Records excerpted from a collection:
§

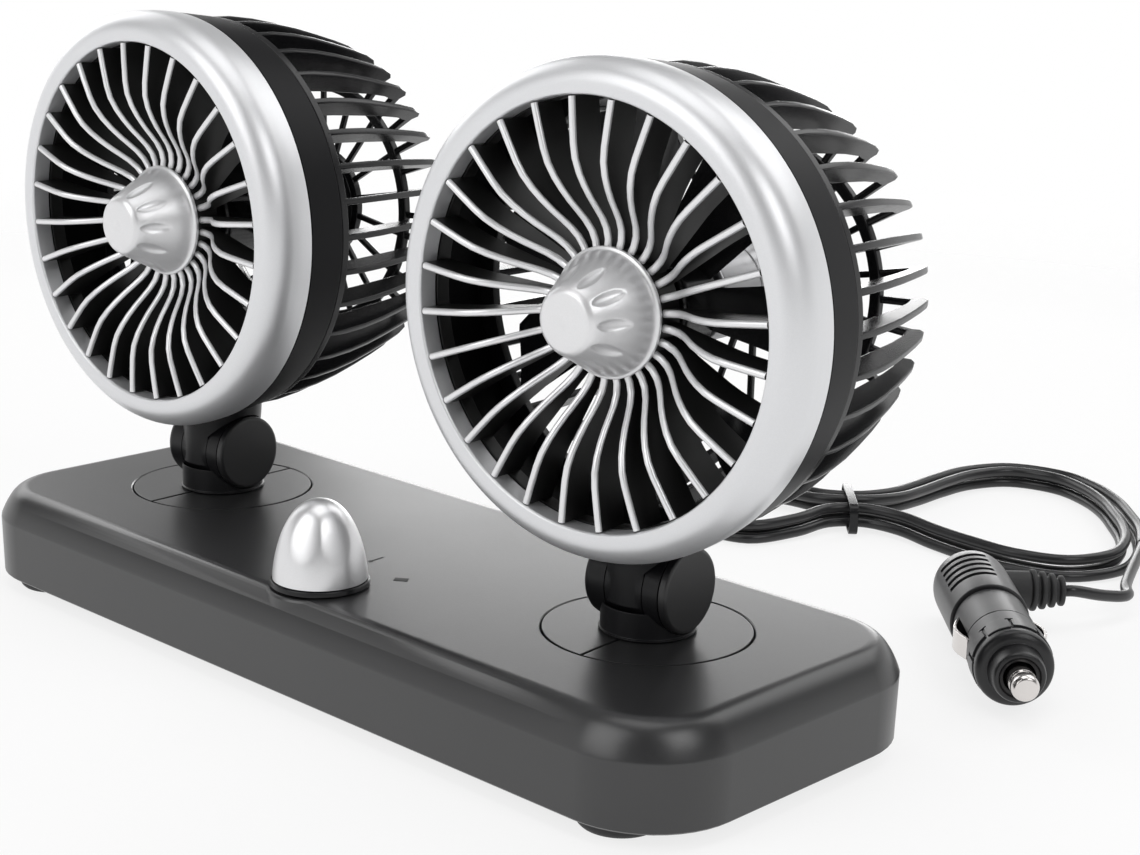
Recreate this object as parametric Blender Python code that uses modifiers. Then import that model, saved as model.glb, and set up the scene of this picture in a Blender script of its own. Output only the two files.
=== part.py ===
"""Dual head car fan: two fan heads that swivel and tilt on one flat base, with a knob and a 12 V plug.

Metres, +Z up. The origin is on the table, under the middle of the base, and the fans face -Y.
"""
import bmesh
import bpy
from math import atan2, cos, pi, radians, sin
from mathutils import Matrix, Vector

# Clearances that several pieces share
GAP = 0.0003
OVERRUN = 0.004
OVERLAP = 0.0006

# Base
BASE_LENGTH = 0.280
BASE_WIDTH = 0.1064
BASE_CORNER = 0.0255
BASE_DRAFT = 0.0008
BASE_WALL = 0.0024
FOOT_HEIGHT = 0.0040
SIDE_TOP = 0.0212
DECK_TOP = 0.0298
DECK_WALL = 0.0026
CROWN_RUN = 0.010
PLATE_THICKNESS = 0.0022
FOOT_RADIUS = 0.0105
FOOT_FROM_END = 0.0240
FOOT_FROM_SIDE = 0.0145
FOOT_X = BASE_LENGTH / 2 - FOOT_FROM_END
FOOT_Y = BASE_WIDTH / 2 - FOOT_FROM_SIDE
FOOT_EDGE = 0.0012

# Turntables in the deck
TURN_FROM_END = 0.0533
TURN_X = BASE_LENGTH / 2 - TURN_FROM_END
TURN_Y = 0.0021
DISC_RADIUS = 0.0265
DISC_THICKNESS = 0.0026
DISC_SLIT = 0.0005
SEAT_RING = 0.0030
SEAT_FLOOR = 0.0024
SPIGOT_RADIUS = 0.0085
RETAINER_RADIUS = 0.0125
RETAINER_THICKNESS = 0.0018

# Speed knob and switch
KNOB_X = 0.0060
KNOB_FROM_SIDE = 0.0167
KNOB_Y = KNOB_FROM_SIDE - BASE_WIDTH / 2
KNOB_RADIUS = 0.0125
KNOB_HEIGHT = 0.0231
KNOB_SKIRT = 0.0021
KNOB_POINTER = radians(141)
DISH_TURN = radians(25)
DISH_WIDTH = 0.0112
DISH_HEIGHT = 0.0176
DISH_MIDDLE = 0.0125
DISH_SINK = 0.0011
PAD_RADIUS = 0.0138
PAD_FOOT = 0.0008
SHAFT_RADIUS = 0.0030
SHAFT_REACH = 0.0110
SWITCH_SIZE = 0.0170
SWITCH_DEPTH = 0.0105
SWITCH_NECK_RADIUS = 0.0046
SWITCH_NECK = 0.0040

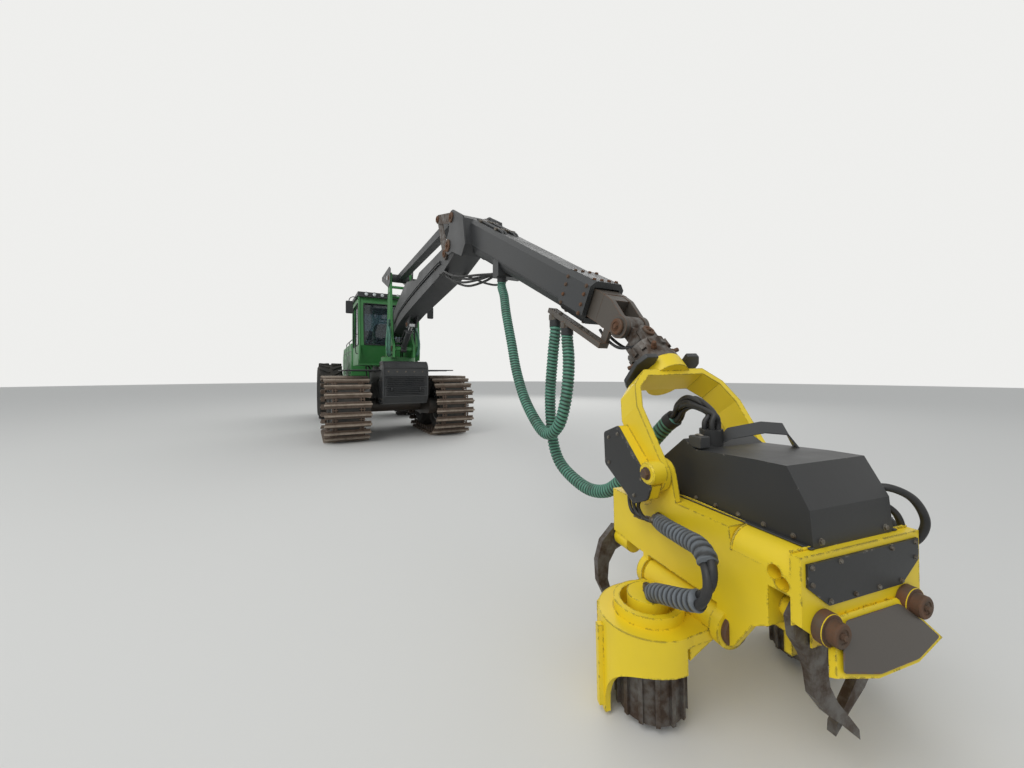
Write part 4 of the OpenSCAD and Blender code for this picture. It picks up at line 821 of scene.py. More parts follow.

§

▶ **GIVEN EXERCISE**
Copy out the whole listing, exactly as written.

▶ **RESPONSE FOR THIS EXERCISE**
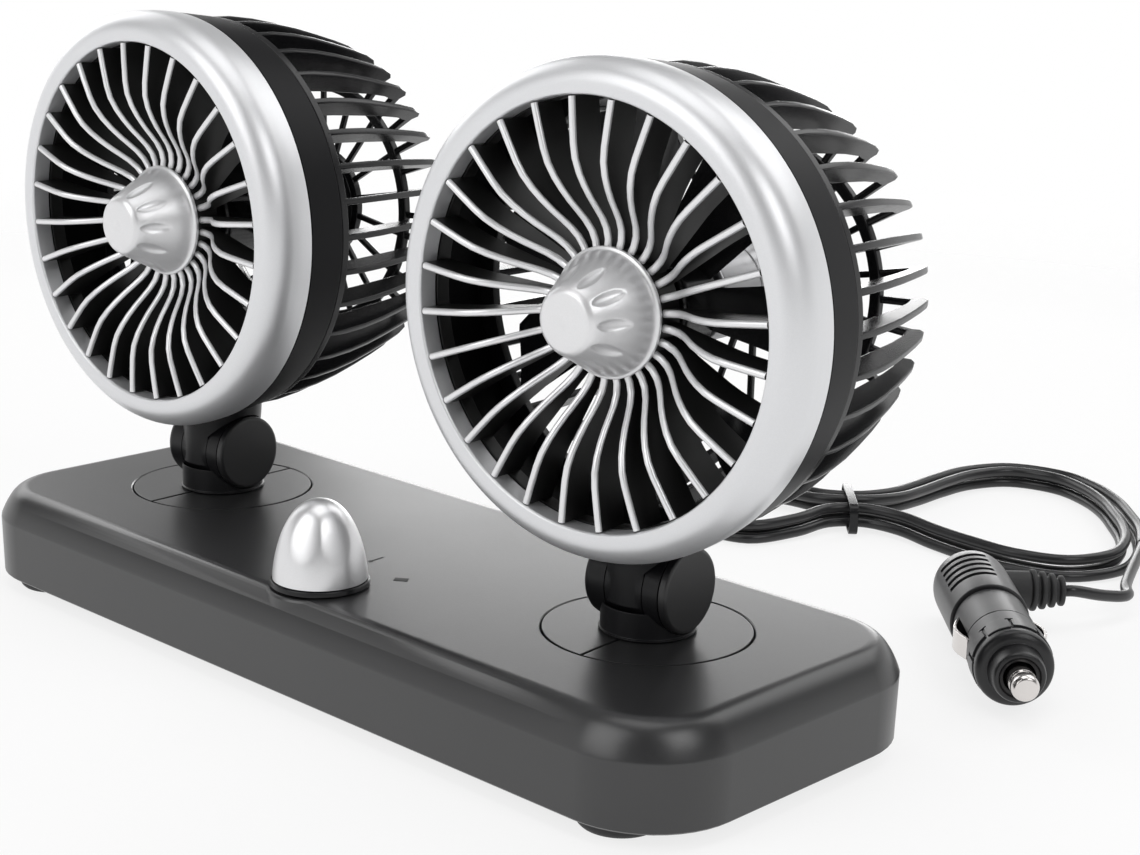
Recreate this object as parametric Blender Python code that uses modifiers. Then import that model, saved as model.glb, and set up the scene of this picture in a Blender script of its own. Output only the two files.
=== part.py ===
"""Dual head car fan: two fan heads that swivel and tilt on one flat base, with a knob and a 12 V plug.

Metres, +Z up. The origin is on the table, under the middle of the base, and the fans face -Y.
"""
import bmesh
import bpy
from math import atan2, cos, pi, radians, sin
from mathutils import Matrix, Vector

# Clearances that several pieces share
GAP = 0.0003
OVERRUN = 0.004
OVERLAP = 0.0006

# Base
BASE_LENGTH = 0.280
BASE_WIDTH = 0.1064
BASE_CORNER = 0.0255
BASE_DRAFT = 0.0008
BASE_WALL = 0.0024
FOOT_HEIGHT = 0.0040
SIDE_TOP = 0.0212
DECK_TOP = 0.0298
DECK_WALL = 0.0026
CROWN_RUN = 0.010
PLATE_THICKNESS = 0.0022
FOOT_RADIUS = 0.0105
FOOT_FROM_END = 0.0240
FOOT_FROM_SIDE = 0.0145
FOOT_X = BASE_LENGTH / 2 - FOOT_FROM_END
FOOT_Y = BASE_WIDTH / 2 - FOOT_FROM_SIDE
FOOT_EDGE = 0.0012

# Turntables in the deck
TURN_FROM_END = 0.0533
TURN_X = BASE_LENGTH / 2 - TURN_FROM_END
TURN_Y = 0.0021
DISC_RADIUS = 0.0265
DISC_THICKNESS = 0.0026
DISC_SLIT = 0.0005
SEAT_RING = 0.0030
SEAT_FLOOR = 0.0024
SPIGOT_RADIUS = 0.0085
RETAINER_RADIUS = 0.0125
RETAINER_THICKNESS = 0.0018

# Speed knob and switch
KNOB_X = 0.0060
KNOB_FROM_SIDE = 0.0167
KNOB_Y = KNOB_FROM_SIDE - BASE_WIDTH / 2
KNOB_RADIUS = 0.0125
KNOB_HEIGHT = 0.0231
KNOB_SKIRT = 0.0021
KNOB_POINTER = radians(141)
DISH_TURN = radians(25)
DISH_WIDTH = 0.0112
DISH_HEIGHT = 0.0176
DISH_MIDDLE = 0.0125
DISH_SINK = 0.0011
PAD_RADIUS = 0.0138
PAD_FOOT = 0.0008
SHAFT_RADIUS = 0.0030
SHAFT_REACH = 0.0110
SWITCH_SIZE = 0.0170
SWITCH_DEPTH = 0.0105
SWITCH_NECK_RADIUS = 0.0046
SWITCH_NECK = 0.0040

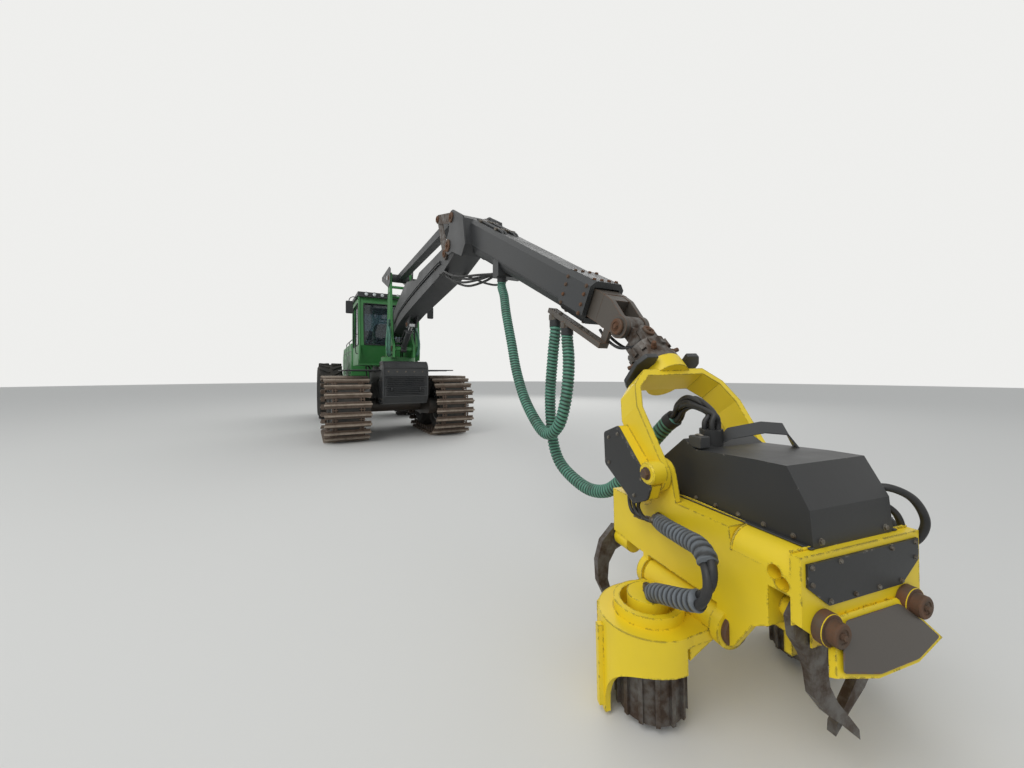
Write part 4 of the OpenSCAD and Blender code for this picture. It picks up at line 821 of scene.py. More parts follow.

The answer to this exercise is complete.